Через день-другой я поймал ее на пустячном обмане. Я ее упрекнул, и она, по своему обыкновению, убежденно и решительно все отрицала. Прежде я относился к ее словам с полным доверием, но в этот раз почувствовал, что не верю ей. Тогда я рассказал ей о моем сне и как я лежал и думал о ней и что именно думал, и мы опять затеяли долгую ссору, которая, начиная с тех первых моих упреков в Таллине, то вспыхивала между нами, то затухала. Мура стояла в моем кабинете и защищалась, и все не шла на ту полную откровенность, которая одна могла восстановить подорванное доверие и близость.
«Ну зачем ты подвергаешь меня такому испытанию и все портишь?» — сказала Мура.
«А зачем ты так себя ведешь, что приходится подвергать тебя испытанию?»
«Но все не так, как тебе кажется», — решительно заявила она, будто могла оспорить даже сами факты.

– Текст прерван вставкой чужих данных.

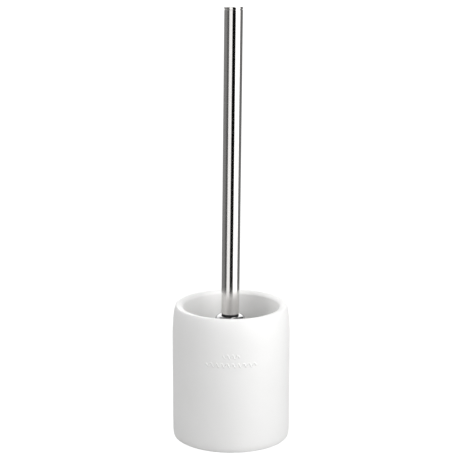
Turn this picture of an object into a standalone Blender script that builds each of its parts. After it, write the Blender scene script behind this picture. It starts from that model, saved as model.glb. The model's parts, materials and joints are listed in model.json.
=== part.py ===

Мне казалось, она словно запутавшееся в сетях прелестное животное. Сети были настоящие, хоть она и сплела их сама. Я не мог их разорвать за нее, и конечно же ей не разорвать их самой. Я горько жалел ее, не меньше, чем себя. Потерпевшими были мы оба. Рядом с нашей несомненной любовью, которая, думалось, вот-вот состоится, но выскользнула у нас из рук и разбилась, все то, ради чего Мура принизила ее, ничего не стоило.